Maniacal Laughter?
30 May 2003
Warning: Spoilers
Haw-hee hee-ha-ha-ha heh-heh haw-he-he-ha-ha . . . terrible. SLASHER IN THE HOUSE, or HOME SWEET HOME (words which are supposedly tattooed on the killer's hand, why?), has got to be the worst of the worst in the slasher/horror genre. As a horror collector myself, the only value in this one is the appearance of actress Vinessa Shaw in her first movie playing the little girl, Angel. She went on to be quite popular. Although, it's probably one of the lousiest child roles I've seen.

Throw out the script here. Heck, what script? Why would this production team even have needed Thomas Bush's screenplay to shoot this film? Jeez, the better question: Why did Thomas Bush write it in the first place?! Though this may sound a bit harsh, I'm sure if you see this film you'll find you agree. The dialogue is horrible and its delivery is forced. It would have been better if the whole thing was ad-libbed. Normally I don't mind wooden acting, bad lines, etc., and I've seen lots of cheesy Bs, but this one takes the cheesecake. It annoyed the h@*! outta me.

SPOILERS (which in this case is an "oxymoron")

The killer, Jake Steinfeld, is exceptionally bad in the part. I can just hear the director saying, "Okay, Jake, just be as crazy as you'd expect an escaped murderous mental patient to be. ACTION!" Then Jake starts laughing.

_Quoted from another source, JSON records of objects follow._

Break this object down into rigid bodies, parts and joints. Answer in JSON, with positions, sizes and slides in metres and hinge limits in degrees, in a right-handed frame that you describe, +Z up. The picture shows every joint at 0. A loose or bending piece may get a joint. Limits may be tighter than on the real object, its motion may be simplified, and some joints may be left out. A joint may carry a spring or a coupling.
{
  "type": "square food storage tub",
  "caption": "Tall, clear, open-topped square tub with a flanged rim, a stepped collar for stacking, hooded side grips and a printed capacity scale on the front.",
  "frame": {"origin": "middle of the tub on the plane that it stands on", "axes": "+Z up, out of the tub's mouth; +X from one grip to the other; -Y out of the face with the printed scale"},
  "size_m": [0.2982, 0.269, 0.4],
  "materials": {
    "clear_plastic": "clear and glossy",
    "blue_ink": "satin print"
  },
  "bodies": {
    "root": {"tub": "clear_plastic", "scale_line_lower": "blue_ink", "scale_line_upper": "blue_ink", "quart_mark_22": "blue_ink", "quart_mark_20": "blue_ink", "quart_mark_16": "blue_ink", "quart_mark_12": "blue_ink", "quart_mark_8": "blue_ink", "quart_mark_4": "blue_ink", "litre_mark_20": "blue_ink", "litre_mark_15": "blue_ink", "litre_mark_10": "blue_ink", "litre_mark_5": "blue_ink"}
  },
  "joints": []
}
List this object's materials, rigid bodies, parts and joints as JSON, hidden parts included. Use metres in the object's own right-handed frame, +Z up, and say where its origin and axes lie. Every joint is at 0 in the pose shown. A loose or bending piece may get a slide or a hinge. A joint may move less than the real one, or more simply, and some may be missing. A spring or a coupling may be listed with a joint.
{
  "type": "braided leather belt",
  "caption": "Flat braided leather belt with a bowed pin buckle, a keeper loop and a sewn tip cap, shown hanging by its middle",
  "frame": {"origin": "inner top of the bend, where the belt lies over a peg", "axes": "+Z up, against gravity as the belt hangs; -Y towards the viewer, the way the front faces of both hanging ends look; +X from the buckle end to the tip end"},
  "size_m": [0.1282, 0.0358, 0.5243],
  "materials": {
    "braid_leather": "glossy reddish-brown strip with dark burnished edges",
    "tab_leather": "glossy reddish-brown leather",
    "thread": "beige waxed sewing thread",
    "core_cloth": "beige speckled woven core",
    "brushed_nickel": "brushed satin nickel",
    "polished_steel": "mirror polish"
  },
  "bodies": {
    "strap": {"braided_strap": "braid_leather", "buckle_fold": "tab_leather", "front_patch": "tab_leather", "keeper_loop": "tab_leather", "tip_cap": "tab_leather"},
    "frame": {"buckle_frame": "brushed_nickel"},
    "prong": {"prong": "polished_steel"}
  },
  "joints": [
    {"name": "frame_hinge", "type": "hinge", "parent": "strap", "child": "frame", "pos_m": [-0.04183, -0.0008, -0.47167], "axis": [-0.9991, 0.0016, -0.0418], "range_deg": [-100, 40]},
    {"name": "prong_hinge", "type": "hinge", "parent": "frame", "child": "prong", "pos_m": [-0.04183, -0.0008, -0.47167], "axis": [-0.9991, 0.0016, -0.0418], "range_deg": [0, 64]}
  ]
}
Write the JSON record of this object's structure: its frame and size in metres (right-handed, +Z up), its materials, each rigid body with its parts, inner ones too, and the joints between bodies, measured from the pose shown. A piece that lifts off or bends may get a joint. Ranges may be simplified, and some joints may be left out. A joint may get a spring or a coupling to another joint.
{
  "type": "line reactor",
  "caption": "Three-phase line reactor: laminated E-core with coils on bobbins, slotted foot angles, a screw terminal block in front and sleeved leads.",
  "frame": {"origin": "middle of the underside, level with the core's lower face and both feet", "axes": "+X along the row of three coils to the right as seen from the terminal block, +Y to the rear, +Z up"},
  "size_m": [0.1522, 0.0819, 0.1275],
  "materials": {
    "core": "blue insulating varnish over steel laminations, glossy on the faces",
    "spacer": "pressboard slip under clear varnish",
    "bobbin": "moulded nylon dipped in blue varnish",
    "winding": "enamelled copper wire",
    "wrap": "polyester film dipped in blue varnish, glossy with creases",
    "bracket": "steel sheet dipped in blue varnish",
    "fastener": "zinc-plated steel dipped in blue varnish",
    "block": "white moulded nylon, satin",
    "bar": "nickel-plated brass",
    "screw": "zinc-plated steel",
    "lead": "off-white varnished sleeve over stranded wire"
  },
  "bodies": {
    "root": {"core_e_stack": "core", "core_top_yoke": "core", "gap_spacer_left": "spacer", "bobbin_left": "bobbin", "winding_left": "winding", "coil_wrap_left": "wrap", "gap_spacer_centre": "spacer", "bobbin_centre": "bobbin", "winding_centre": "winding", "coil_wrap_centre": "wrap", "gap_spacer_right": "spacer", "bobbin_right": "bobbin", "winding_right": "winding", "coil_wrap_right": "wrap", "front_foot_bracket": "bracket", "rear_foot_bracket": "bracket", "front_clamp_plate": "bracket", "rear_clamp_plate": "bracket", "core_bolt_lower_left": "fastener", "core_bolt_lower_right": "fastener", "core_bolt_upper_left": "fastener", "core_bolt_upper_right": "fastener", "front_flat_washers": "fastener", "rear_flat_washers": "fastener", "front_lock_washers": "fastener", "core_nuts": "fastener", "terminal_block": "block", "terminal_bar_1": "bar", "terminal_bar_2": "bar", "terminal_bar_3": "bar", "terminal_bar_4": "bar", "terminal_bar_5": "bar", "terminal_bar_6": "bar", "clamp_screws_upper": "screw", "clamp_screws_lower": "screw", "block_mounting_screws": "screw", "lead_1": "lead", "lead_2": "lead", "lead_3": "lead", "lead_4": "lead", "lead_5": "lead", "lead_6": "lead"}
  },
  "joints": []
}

And it's not good, people, believe me, it's not good. Honestly, I think he's been scarier in those infomercials he's done. Now, granted, it's not a challenging role to begin with, little dialogue and such, but I think the bulk of character believability rested on Jake's shoulders and he let it roll off. Little kids playing monster in their backyards do a better job. Kane Hodder as Jason and Gunnar Hansen as Leatherface are two examples of what one can do with such a part. Jake sucks, to put it plainly. There's a mime/magician running around with a guitar and portable amp being chased by everyone, a few pretty girls, ugly guys, two unbelievable cops, bad camera shots, lame gore, and Jake stupidly laughing. There's also an unbelievable death scene where Jake, grunting, jump-rolls on the hood of a car while the victim is stealing a battery thereby killing him. Bull&@#!, if that would've killed someone then I'm Michael Jackson.

Really, this is a film for the serious collector only, the kind that must have everything, even the worst. For anyone else, forget it. You've been warned.